Überträgt man die Personen auf die Märchenwelt, ist Flora aus dem Burgturm Rapunzel, und so wird sie auch von den anderen genannt. Linus möchte ein Prinz sein, aber Rapunzel findet, dass zu ihm als Sohn des Wirts eine Figur aus „Tischlein, deck dich“ besser passt. Berta ist selbstverständlich Frau Holle, die das einzig Richtige tut, um die Pechmarie aus dem Märchen zu erlösen, in dem sie sich schon gefangen fühlte, bevor die Situation mit der geheimnisvollen Goldmarie außer Kontrolle geriet.

Der „Schneeflockensommer“ - Marie friert viel, und auf den Gipfeln fällt sogar im Sommer ein wenig Schnee, der hier zu einer Metapher für Einsamkeit, Schuldgefühle, Verzweiflung, Selbsthass wird - gibt dem Mädchen Zeit, mit sich ins Reine zu kommen. Zuerst ist sie ängstlich und flieht, dann zornig und trotzig, aber zugleich auf dem Weg zur Akzeptanz, und weil sie etwas findet, das ihr viel bedeutet, endlich bereit, zu dem, was geschehen ist, zu stehen und um Vergebung zu bitten.

Obwohl das Buch nicht zu den sogenannten Spannungslektüren zählt, hat Barbara Schinko die Handlung so geschickt aufgebaut, dass doch ein Spannungsbogen zu finden ist. Alles, was Marie in dem abgelegenen Dorf erlebt, erfährt eine stetige Steigerung und treibt die Protagonistin immer weiter, bis alles aus ihr herausbricht und eine Entscheidung gefällt wird. Einfühlsam und nachvollziehbar wird beschrieben, was Marie empfindet und wie sie sich weiterentwickelt.

Man ist fasziniert von der komplizierten Geschichte des Mädchens und möchte den Roman erst aus der Hand legen, nachdem man die letzte Seite umgeblättert hat. Jugendliche ab 13 Jahre und erwachsene Leser halten mit „Schneelockensommer“ einen wirklich ungewöhnlichen, auf ganz eigene Weise fesselnden Band in den Händen, der auch als Schul-Lektüre geeignet ist.

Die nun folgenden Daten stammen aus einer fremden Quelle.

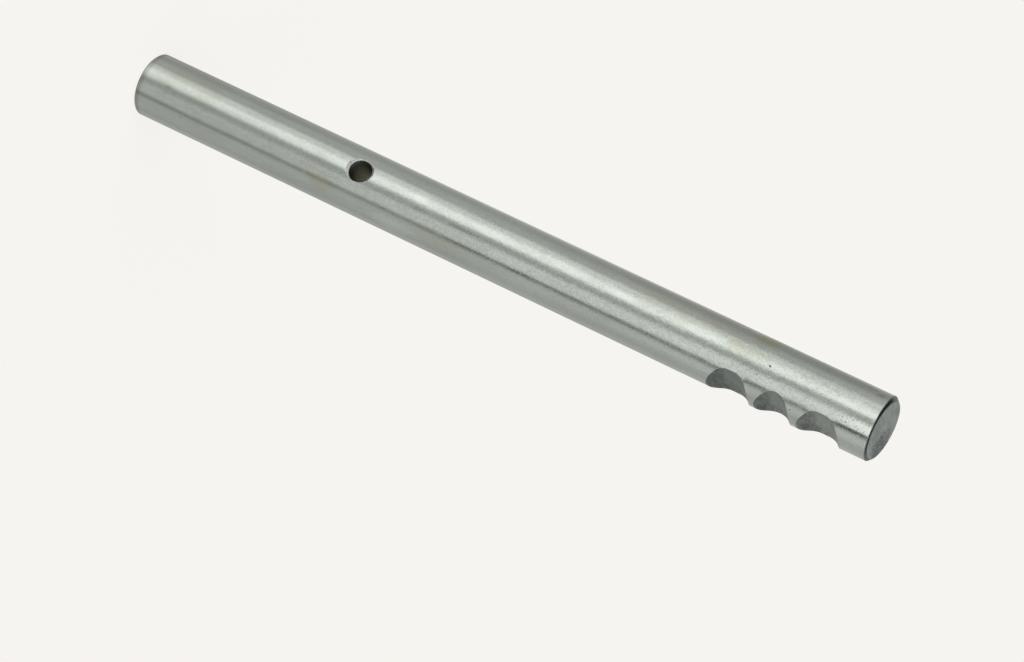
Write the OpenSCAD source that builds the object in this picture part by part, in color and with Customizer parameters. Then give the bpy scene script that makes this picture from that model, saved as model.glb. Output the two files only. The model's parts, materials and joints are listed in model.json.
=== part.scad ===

Das umlaufende Coverbild, das man im Innern als Trennseiten zwischen den drei Teilen wiederfindet, ist eine sehr gute Wahl und passt hervorragend zu Titel und Inhalt.

Ein großartiges, dramatisches Buch, das man durchaus in die Rubrik All Age einordnen kann - und das neugierig macht, ob es noch weitere solche Perlen von Barbara Schinko gibt.

Übrigens wurde „Schneeflockensommer“ mit dem Österreichischen Kinder- und Jugendbuchpreis 2016 ausgezeichnet.